If you’re a non-swimmer, we don’t recommend that you go in the ocean,” Cain said. “If you do go in, we recommend that you only stay where you can see the bottom.
Sgt. Philip Cain of Myrtle Beach Beach Patrol
The many issues that might change ocean currents – such as weather systems and the topography of the ocean itself – are studied separately, according to CCU’s Gayes. Researchers are just beginning to study how these factors affect the number of ocean rescues.
“This isn’t a huge funded project here,” Gayes said. “It’s something we’ve got lots of calls about. We’re interested in these kind of processes.”
It’s also possible weather systems are changing, thus changing the ocean.
“One of the worries in the field is that all our models are looking at behavior of the (climate) system in the past,” Gayes said. “If we’re seeing fundamental change in our climate, the past may no longer be as good a projection of the future.”
Beachgoers stay vigilant
Rhonda Limon said she has been visiting the Grand Strand from Plano, Illinois for many years and feels safe in the water overall, but has been somewhat worried after hearing reports of drownings and strong currents this summer.

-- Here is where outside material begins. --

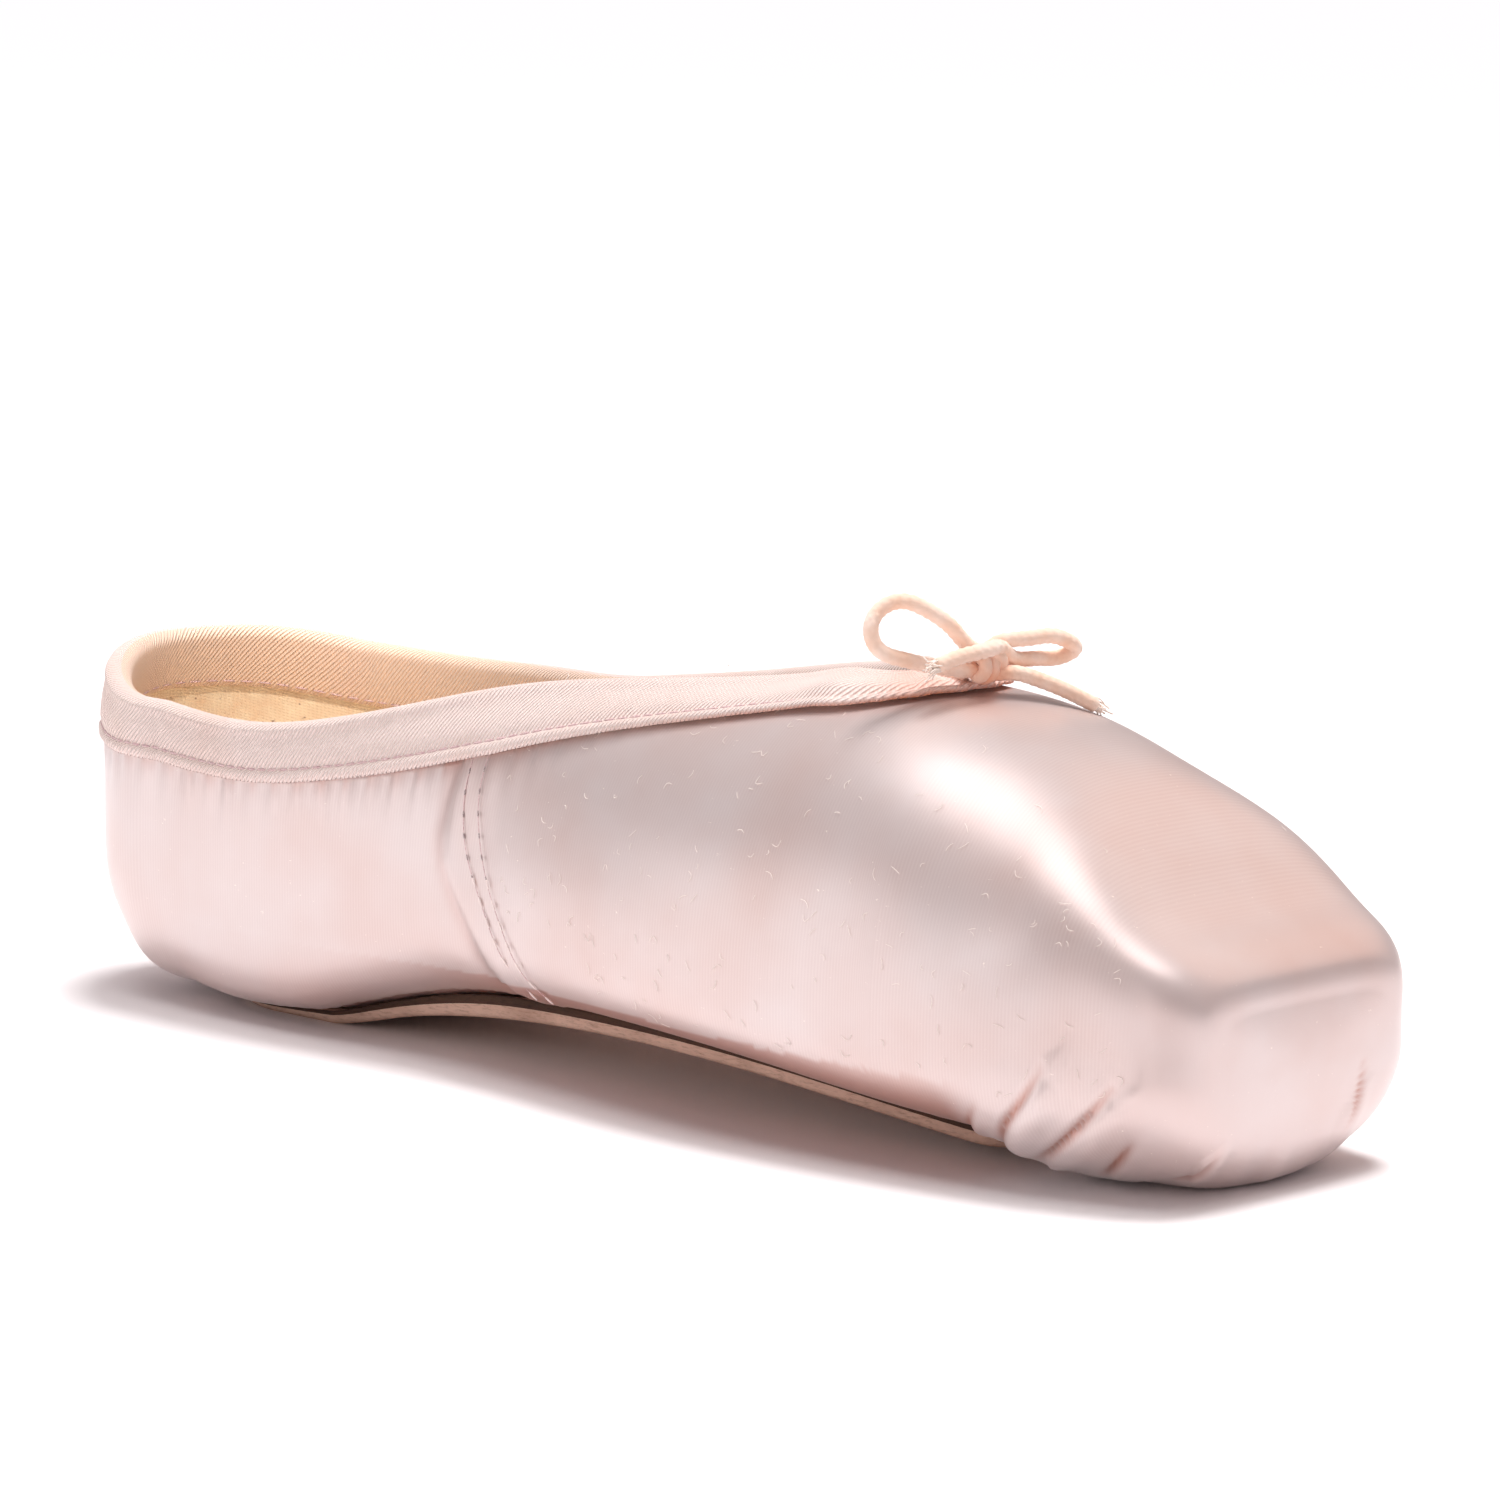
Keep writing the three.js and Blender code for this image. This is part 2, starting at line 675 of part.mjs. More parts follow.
const pieces = [
  ["outsole", outsoleGeometry(), finish("#c39a74", 0.8)],
  ["upper", upperGeometry(), finish("#ecd2cc", 0.35)],
  ["insole", insoleGeometry(), finish("#e3d2bd", 0.85)],
  ["binding", bindingGeometry(), finish("#f6dfd3", 0.75)],
  ["drawstring_left_loop", cordGeometry(LEFT_LOOP), finish("#f8e2d6", 0.8)],
  ["drawstring_left_tail", cordGeometry(LEFT_TAIL), finish("#f8e2d6", 0.8)],
  ["drawstring_right_loop", cordGeometry(RIGHT_LOOP), finish("#f8e2d6", 0.8)],
  ["drawstring_right_tail", cordGeometry(RIGHT_TAIL), finish("#f8e2d6", 0.8)],
  ["drawstring_knot", knotGeometry(), finish("#f8e2d6", 0.8)],
];

const group = new THREE.Group();
for (const [name, geometry, material] of pieces) {
  const mesh = new THREE.Mesh(geometry, material);
  mesh.name = name;
  group.add(mesh);
}

export default group;
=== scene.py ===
"""A pale pink satin pointe shoe on a white studio floor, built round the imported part.

Lengths in tables and fields are millimetres on the last, where "at" is the distance from the
back of the heel. Meshes, lights and the camera are in metres, in the frame of the part.
"""

import logging
import math
from collections.abc import Callable, Iterable, Sequence
from dataclasses import dataclass, field
from enum import Enum
from typing import Any

import bmesh
import bpy
import numpy as np
from mathutils import Matrix, Vector


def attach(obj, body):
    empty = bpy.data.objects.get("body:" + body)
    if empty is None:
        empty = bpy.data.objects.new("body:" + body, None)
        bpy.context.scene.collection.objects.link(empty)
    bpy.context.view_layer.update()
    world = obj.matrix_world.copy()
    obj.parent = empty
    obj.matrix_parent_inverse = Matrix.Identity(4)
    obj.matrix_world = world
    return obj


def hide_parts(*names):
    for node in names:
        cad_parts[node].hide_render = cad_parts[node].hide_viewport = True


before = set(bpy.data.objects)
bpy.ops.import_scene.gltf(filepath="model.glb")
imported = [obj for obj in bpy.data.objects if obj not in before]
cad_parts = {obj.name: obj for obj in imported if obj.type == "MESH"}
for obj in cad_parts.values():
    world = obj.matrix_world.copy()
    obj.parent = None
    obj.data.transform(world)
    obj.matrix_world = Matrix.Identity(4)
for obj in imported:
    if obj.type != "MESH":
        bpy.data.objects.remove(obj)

LOG = logging.getLogger("pointe_shoe")
MM = 0.001
QUARTER = math.pi / 2
Array = np.ndarray
Point = tuple[float, float, float]
Table = tuple[tuple[float, ...], ...]
Material = bpy.types.Material
Object = bpy.types.Object


class Side(Enum):
    """The two halves of the shoe, by the sign of Y."""

    NEAR = -1
    FAR = 1


class Source(Enum):
    """The coordinates that a texture reads."""

    OBJECT = "Object"
    PATTERN = "pattern"


def clamp(x: Array | float, low: float, high: float) -> Array:
    """Keeps x between low and high."""
    return np.minimum(np.maximum(x, low), high)


def mix(a: Any, b: Any, share: Any) -> Any:
    """The value at a share of the way from a to b."""
    return a + (b - a) * share


def smooth_step(x: Array | float, start: float, end: float) -> Array:
    """0 up to start and 1 from end, with a smooth rise between them."""
    t = clamp((np.asarray(x, float) - start) / (end - start), 0, 1)
    return t * t * (3 - 2 * t)


def bell(x: Array, width: float) -> Array:
    """A smooth bump, 1 at 0 and a third of that at the width."""
    return np.exp(-((x / width) ** 2))


def crowded(count: int, share: float) -> Array:
    """Values from 0 to 1 that crowd towards both ends by that share."""
    even = np.linspace(0, 1, count)
    return mix(even, (1 - np.cos(math.pi * even)) / 2, share)


def rounded_end(into: Array | float, length: float, power: float = 2) -> Array:
    """Share of the full width at a distance into a rounded end of that length."""
    return (1 - (1 - clamp(np.asarray(into, float) / length, 0, 1)) ** power) ** (1 / power)


def gauge(out: Array, rise: Array, width: Array, reach: Array, power: Array) -> Array:
    """How far a point lies out on superellipses round the middle: 1 is on the curve itself."""
    return ((np.abs(out) / width) ** power + (np.abs(rise) / reach) ** power) ** (1 / power)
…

Her 17-year-old daughter is visiting with her, along with her daughter’s teenage friend.
“They know to be extra cautious. They know not to go out very far,” she said.
Lifeguards go off duty in the late afternoon when the water seems to be the roughest, beachgoer Boyd Jordan said, but he added that swimmers should take it upon themselves to be cautious. Lifeguards in most areas pack up at 5 p.m.; in North Myrtle Beach, they leave around 7 p.m.

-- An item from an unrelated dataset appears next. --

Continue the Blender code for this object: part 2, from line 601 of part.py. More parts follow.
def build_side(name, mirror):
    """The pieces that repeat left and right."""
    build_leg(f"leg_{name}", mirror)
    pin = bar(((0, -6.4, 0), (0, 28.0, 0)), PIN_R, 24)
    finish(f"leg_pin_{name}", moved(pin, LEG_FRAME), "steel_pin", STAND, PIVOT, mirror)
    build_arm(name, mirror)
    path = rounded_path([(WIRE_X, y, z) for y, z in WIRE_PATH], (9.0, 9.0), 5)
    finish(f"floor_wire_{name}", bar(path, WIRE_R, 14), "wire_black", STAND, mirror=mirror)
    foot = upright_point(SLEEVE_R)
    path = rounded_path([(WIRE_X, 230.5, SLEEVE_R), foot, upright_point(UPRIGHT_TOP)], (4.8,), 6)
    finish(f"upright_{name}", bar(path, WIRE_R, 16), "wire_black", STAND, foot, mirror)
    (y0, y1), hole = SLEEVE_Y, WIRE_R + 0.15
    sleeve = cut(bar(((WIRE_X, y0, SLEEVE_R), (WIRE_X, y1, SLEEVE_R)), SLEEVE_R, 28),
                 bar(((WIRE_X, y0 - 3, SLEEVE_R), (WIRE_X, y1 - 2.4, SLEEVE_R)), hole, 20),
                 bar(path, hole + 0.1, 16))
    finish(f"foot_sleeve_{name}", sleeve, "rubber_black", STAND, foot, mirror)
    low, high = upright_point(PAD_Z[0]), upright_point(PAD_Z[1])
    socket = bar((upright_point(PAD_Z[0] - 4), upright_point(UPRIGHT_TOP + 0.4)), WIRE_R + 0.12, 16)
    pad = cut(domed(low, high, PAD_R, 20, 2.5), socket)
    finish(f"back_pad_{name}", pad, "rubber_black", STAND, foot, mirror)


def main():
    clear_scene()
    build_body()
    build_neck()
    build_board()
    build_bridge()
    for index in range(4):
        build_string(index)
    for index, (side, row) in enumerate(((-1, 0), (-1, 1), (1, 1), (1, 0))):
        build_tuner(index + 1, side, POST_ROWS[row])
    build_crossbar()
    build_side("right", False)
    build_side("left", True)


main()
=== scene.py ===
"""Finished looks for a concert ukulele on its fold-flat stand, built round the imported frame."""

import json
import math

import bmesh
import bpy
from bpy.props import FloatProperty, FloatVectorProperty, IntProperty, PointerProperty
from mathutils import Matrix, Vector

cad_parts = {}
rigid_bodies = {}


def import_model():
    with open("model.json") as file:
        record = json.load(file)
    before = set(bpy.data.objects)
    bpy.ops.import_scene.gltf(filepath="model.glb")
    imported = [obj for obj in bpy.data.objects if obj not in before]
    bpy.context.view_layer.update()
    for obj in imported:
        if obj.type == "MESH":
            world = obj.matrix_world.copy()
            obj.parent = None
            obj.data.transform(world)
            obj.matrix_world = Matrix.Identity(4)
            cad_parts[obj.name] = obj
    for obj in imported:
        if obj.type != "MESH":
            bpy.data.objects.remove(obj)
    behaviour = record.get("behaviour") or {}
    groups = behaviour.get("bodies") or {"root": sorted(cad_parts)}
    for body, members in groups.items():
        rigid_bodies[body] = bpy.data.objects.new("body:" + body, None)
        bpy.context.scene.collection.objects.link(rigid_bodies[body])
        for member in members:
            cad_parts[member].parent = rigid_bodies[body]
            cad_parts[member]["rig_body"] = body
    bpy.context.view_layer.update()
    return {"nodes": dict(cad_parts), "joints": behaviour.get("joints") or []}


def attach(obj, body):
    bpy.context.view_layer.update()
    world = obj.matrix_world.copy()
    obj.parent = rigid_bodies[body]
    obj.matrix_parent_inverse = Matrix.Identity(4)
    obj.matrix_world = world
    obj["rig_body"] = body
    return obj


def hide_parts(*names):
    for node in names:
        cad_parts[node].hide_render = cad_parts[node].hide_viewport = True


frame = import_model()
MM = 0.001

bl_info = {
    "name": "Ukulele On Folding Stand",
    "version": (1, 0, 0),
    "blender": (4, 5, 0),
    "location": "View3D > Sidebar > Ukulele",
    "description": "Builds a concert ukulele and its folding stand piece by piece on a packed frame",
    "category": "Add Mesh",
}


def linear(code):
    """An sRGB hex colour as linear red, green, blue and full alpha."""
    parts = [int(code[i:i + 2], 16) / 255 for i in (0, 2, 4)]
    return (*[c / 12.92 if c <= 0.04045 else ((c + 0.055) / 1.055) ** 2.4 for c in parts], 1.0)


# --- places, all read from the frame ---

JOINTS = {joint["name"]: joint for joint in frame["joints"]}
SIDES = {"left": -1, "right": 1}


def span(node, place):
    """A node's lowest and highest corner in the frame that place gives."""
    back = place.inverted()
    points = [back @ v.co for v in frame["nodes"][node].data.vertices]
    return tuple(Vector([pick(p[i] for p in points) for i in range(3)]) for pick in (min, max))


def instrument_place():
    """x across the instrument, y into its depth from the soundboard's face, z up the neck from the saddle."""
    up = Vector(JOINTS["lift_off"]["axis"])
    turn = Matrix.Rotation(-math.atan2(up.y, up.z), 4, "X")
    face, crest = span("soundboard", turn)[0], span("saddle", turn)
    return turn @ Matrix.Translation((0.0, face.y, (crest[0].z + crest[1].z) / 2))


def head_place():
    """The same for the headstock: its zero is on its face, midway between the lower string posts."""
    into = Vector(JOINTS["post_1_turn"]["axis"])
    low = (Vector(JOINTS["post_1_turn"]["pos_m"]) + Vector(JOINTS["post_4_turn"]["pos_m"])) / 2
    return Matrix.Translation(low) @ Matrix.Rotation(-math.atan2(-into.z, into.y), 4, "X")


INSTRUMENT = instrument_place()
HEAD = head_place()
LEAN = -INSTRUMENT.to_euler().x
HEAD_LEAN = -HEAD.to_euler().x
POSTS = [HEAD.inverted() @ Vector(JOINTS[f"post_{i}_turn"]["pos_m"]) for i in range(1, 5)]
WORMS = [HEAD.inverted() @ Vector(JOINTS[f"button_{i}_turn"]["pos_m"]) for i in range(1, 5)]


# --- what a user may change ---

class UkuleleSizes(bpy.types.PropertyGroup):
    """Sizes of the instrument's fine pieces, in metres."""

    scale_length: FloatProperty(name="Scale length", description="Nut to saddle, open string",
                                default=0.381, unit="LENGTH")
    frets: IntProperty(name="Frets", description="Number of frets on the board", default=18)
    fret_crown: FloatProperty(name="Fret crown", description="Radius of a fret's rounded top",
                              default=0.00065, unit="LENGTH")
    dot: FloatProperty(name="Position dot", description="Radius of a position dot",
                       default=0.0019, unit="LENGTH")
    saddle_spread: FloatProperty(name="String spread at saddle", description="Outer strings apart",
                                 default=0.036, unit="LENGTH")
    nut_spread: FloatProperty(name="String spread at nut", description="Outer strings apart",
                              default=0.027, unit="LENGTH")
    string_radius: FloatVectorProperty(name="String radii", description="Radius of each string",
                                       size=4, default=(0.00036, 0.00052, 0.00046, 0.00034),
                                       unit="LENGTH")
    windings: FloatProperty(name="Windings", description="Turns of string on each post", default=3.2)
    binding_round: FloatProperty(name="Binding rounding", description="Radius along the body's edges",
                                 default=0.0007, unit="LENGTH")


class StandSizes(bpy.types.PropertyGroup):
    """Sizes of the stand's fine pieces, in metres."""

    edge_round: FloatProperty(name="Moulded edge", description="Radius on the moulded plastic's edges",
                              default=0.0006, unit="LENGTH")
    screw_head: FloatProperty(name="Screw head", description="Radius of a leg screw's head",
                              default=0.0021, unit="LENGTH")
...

“You just gotta be careful. You take the chance of going into the ocean, you gotta swim at your own risk, especially after they’re (the lifeguards are) gone,” he said.
Jordan, who has been visiting the Grand Strand for four or five years, said the lifeguards near Fourth Avenue South have been vigilant the days he’d been out on the beach.
Beachgoers along the more residential area near 42nd Avenue North said they felt safe in the area despite the lack of stationed lifeguards, which are more present in the hotel-dense south end.
Darrell Davidson, a longtime Grand Strand visitor from the Baltimore area, said he likes coming to the northern end because it’s less crowded and said beach authorities come through the area consistently.
“(Lifeguards) come by a lot,” he said. Davidson also said beachgoers help keep an eye on each other.
This summer, the Myrtle Beach Fire Department has strengthened its presence on the beaches with its new water rescue team, staffed with about 22 members who have received special training and certification, Lt. Jonathan Evans said.
Team members recently started patrolling the beach from 10 a.m. to 7 p.m. and more should be joining the ranks as new team members complete training at the end of the summer.
“We’re trying to train ourselves to the highest standard so we can provide the best service possible,” Evans said.
But elsewhere, lifeguards are the first level of defense if a swimmer is struggling or caught in a rip current. Along most of the strand, cities and towns use a franchise system in which private companies train and post lifeguards. These companies do not receive money from local governments and make their revenue from renting beach chairs and umbrellas to visitors, Myrtle Beach city spokesman Mark Kruea said.
In Myrtle Beach, a lifeguard is posted at every city block in commercial areas, Kruea said. In residential areas like the Golden Mile, guards patrol the area, instead of having fixed stations.
Brown, of Horry County Beach Patrol, said it’s always best to find a spot near a guard. “If you end up going into an area that’s unguarded, and there’s no one there and you’re not a strong swimmer, there’s potential for problems,” he said. He also said more agencies out in force means more reports are generated.
North Myrtle Beach, however, is the exception to this trend. Roughly five years ago, the city decided to switch from the franchise system to managing lifeguards in-house. City spokesman Pat Dowling said that beach chair rentals are handled by recreation employees, not the lifeguards themselves.
Dowling also said that ocean rescues in North Myrtle Beach have fallen this year.
“From this particular city council’s view, if you’re going to have an ocean lifeguard, they don’t need to be selling drinks and don’t need to be setting up and renting chairs and umbrellas,” Dowling said.
But in Surfside Beach, Bill Bigham, who runs Beach Services Ltd., said his lifeguards have no problem with renting the chairs and watching the waters. His guards spend their days searching for struggling swimmers, warning against dangers like jellyfish and ensuring swimmers don’t stray too far from the shore. Bigham said the rentals are not a distraction because the chairs have to be set up at the start of his guards’ shifts, and must be finished by 9 a.m.
“Based on the number of years it’s been done like this and the number of accidents we’ve had, meaning drownings or near drownings, the system works,” he said.
Crucial to beach safety, Bigham said, is making sure that swimmers don’t stray more than 50 yards from the shore, or past where the water is chest deep.
“Some of these people come down here from Tennessee and West Virginia, and the ocean looks calm, like it’s the pond back home, and it doesn’t create much of a concern for them and they go out and swim farther than they should,” he said.